Ratrace is a family economic board game designed by Alfons Rubbens and published by Waddingtons in 1967. Described as "the madcap game of social climbing," players attempt to acquire status and cash in order to make their way from Working Class to High Society and become the wealthiest player by the end of the game.

==Gameplay==
Ratrace is played on a board with three square circuits—the outermost circuit represents Working Class life, the centre circuit represents Middle Class life, and the innermost circuit High Society life. Each player begins the game with $200 in cash and a credit card. To start, each player also chooses one of six small businesses and takes both the nine Status Symbols and the coloured playing token associated with that business. One player acts as the Treasurer and looks after all financial matters concerning the Treasury, such as paying out the wages and collecting taxes, tuitions, and club fees.

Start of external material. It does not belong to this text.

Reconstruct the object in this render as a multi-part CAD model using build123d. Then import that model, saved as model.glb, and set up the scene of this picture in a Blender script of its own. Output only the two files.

All pieces begin on the "Graduation" space in the working class circuit. The game continues with players rolling dice, moving their token that many spaces clockwise around the board, and following the instructions of the space they land on. If a player lands on a Business space, they can choose to either buy the high-priced Status Symbol pictured from the owner of the business to receive a Status Symbol card or they can make the lower-priced “Other Purchase” for which they don't receive a card. Payments can be done using either cash or credit, with credit payments resulting in debts that need to be paid when that player lands on a "Credit Due" space. Money is collected from the sale of Status Symbols from a player's business or from Payday spaces.

Players can only own three Status Symbols at any time, which can be any combination of Working, Middle, or Upper Class. A player can enter Middle Class after acquiring either $500 in cash, three Status Symbols of Working Class or higher from other businesses, or a Night School diploma or Country Club membership, or from landing on the "Society Wedding" space. A player can enter High Society after acquiring either $3000 in cash, three Middle or Upper Class Status Symbols, or a University diploma or Yacht Club membership. In the process of moving between classes, a player must auction off all their Status Symbols of lower or equal class.

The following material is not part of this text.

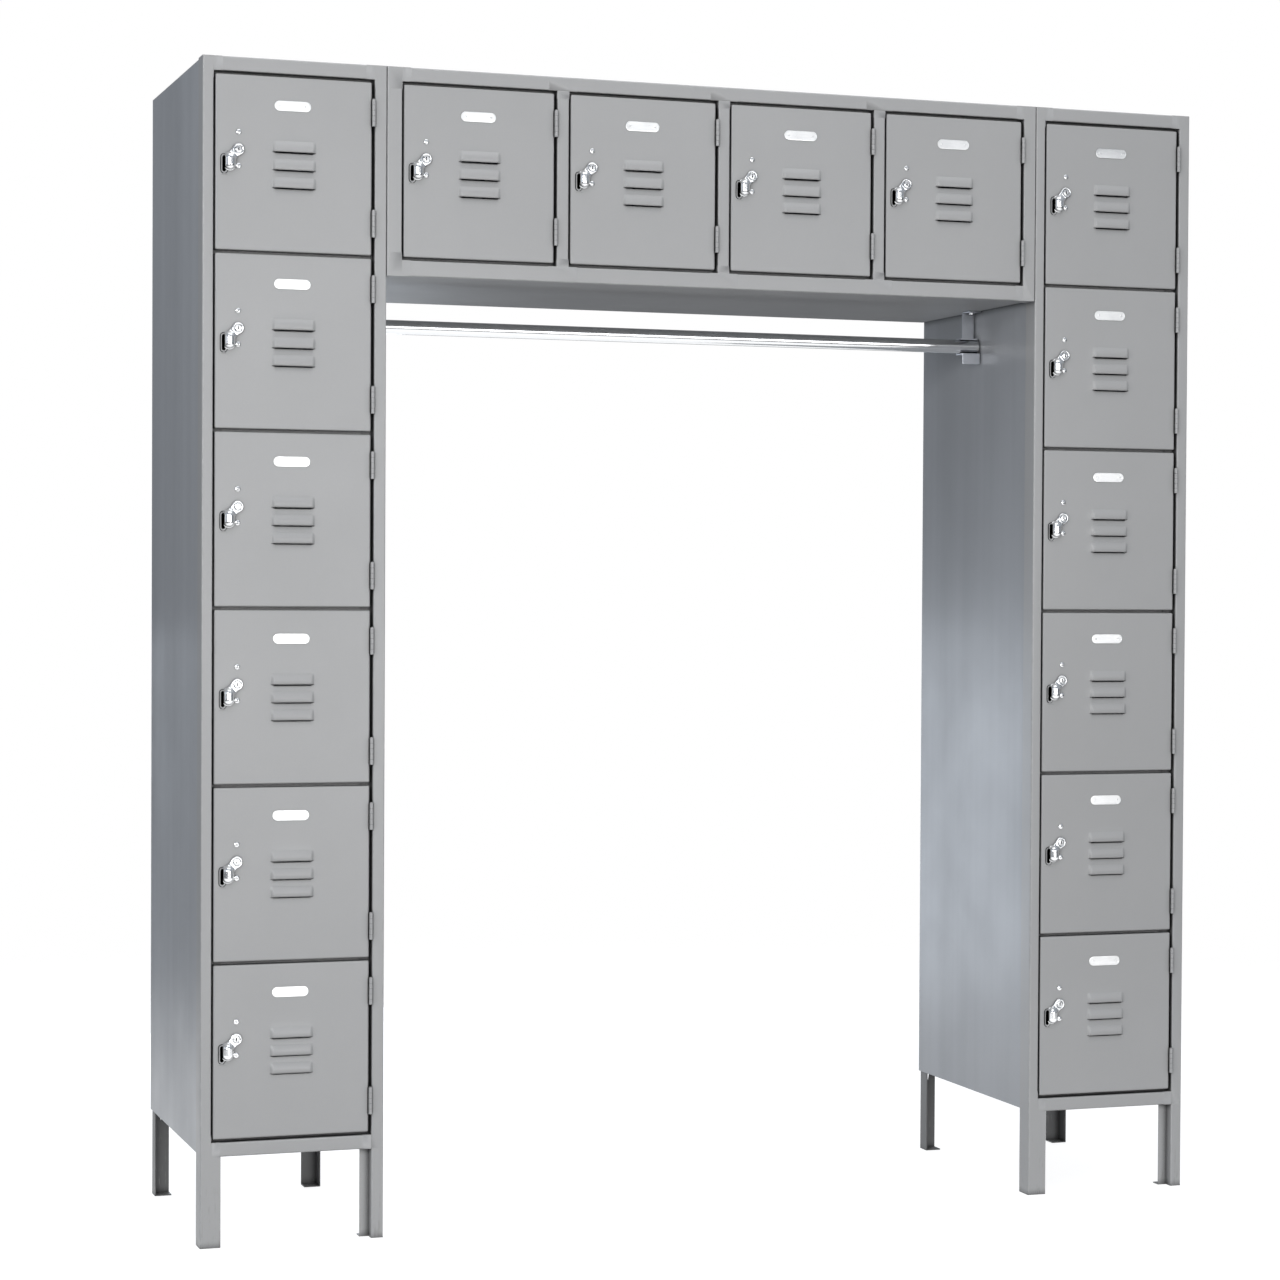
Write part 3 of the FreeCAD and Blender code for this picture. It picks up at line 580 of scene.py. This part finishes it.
# ---------------------------------------------------------------- the chrome pull, from a distance field
def soft_union(a, b, k):
    h = np.clip(0.5 + 0.5 * (b - a) / k, 0, 1)
    return b * (1 - h) + a * h - k * h * (1 - h)


def plate_field(flat, top, height, rounding):
    """Distance to a plate of the given outline distance, with a rounded upper edge."""
    a = np.maximum(flat + rounding, 0)
    b = np.maximum(top - height + rounding, 0)
    return np.sqrt(a * a + b * b) + np.minimum(np.maximum(flat, top - height) + rounding, 0) - rounding


def pull_field(x, p, z, lock, body):
    """Signed distance to the pressed pull; p is how proud of the door the point is."""
    dz = np.maximum(np.abs(z - body[1]) - PULL_HALF, 0)
    dx = x - body[0]
    flat = np.sqrt(dx * dx + dz * dz)
    out = np.maximum(p - PULL_CENTRE_OUT, 0)
    dome = np.sqrt(flat * flat + out * out)
    rim = plate_field(flat - PULL_R - PULL_RIM, p, PULL_WALL, 0.5)
    start, end = np.array((body[0] + 1.0, body[1] + 6.0)), np.array((lock[0] - 1.5, lock[1] - 1.0))
    along = end - start
    t = np.clip(((x - start[0]) * along[0] + (z - start[1]) * along[1]) / (along @ along), 0, 1)
    near = np.sqrt((x - start[0] - t * along[0]) ** 2 + (z - start[1] - t * along[1]) ** 2)
    arm = plate_field(near - (7.6 + 0.8 * t), p, 5.2 - 2.8 * t, 1.9)
    r = np.sqrt((x - lock[0]) ** 2 + (z - lock[1]) ** 2)
    ring = plate_field(r - 9.5, p, 2.2, 1.2)
    bead = np.sqrt((r - RING_R) ** 2 + (p - 1.9) ** 2) - RING_TUBE
    shell = soft_union(dome - PULL_R, rim, 1.6)
    ear = soft_union(arm, soft_union(ring, bead, 0.8), 2.5)
    solid = soft_union(shell, ear, 3.2)
    cavity = np.maximum(dome - (PULL_R - PULL_WALL), -p)
    solid = np.maximum(solid, -cavity)
    solid = np.maximum(solid, PULL_MOUTH - x)
    solid = np.maximum(solid, 6.2 - r)
    return np.maximum(solid, -p)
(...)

There are two types of squares where, if landed on, allow players to gain money through gambling: the Stock Market and the Racetrack. If a player lands on the Stock Market square they can choose to invest any amount of money into stock. The player to the investor's left rolls two dice, with the result determining the loss or gain of the stock by using the Stock Exchange chart in the centre of the board. The investor can then choose to either cash in the investment at the value of the last dice roll, or keep it in and allow the dice to continue to be rolled and passed to the left until the investor cashes in or the dice reach the investor. If a player lands on a Racetrack square, they can choose to bet on a horse numbered from 2 to 12. All players in the game can choose to bet money, but it all must be bet on the same horse. They then roll two dice, with all players receiving cash per dollar bet determined by the Toard Board in the centre of the game if their horse's number is rolled. The player has three chances to do so, with all bets going to the Treasurer if the horse's number is not rolled; if the number is thrown on the first roll, winnings are earned from the WIN column, and from the PLACED or SHOWN columns if achieved on the second or third rolls, respectively.

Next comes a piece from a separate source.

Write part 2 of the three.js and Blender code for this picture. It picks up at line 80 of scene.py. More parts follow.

A player is considered bankrupt when they do not have enough cash or assets to meet a debt. A bankrupt player returns all Status Symbols to the business they bought them from, and starts back at the Graduation space. The winner of the game is the first player to acquire $100,000 cash and three High Society Status Symbols with no credit debt.

==Reception==
Jeux & Stratégie magazine praised Ratrace for its accessibility to new players, comparing the game to Monopoly. Jon Freeman, in his book The Playboy Winner's Guide to Board Games, described the game positively, stating that Ratrace "has many of the virtues of Careers: It's a friendly game, it doesn't take too long..., and no one is eliminated.

In a review for Issue 37 of Games & Puzzles, Steve Jackson concluded, "There is little player interaction, and the graphics are unimaginative. However, the game is undeniably fun to play." A fictionalization of a game of Ratrace entitled "Confessions of a Ratracer" and written by Rankin Justis was also published in Issue 39 of Games & Puzzles.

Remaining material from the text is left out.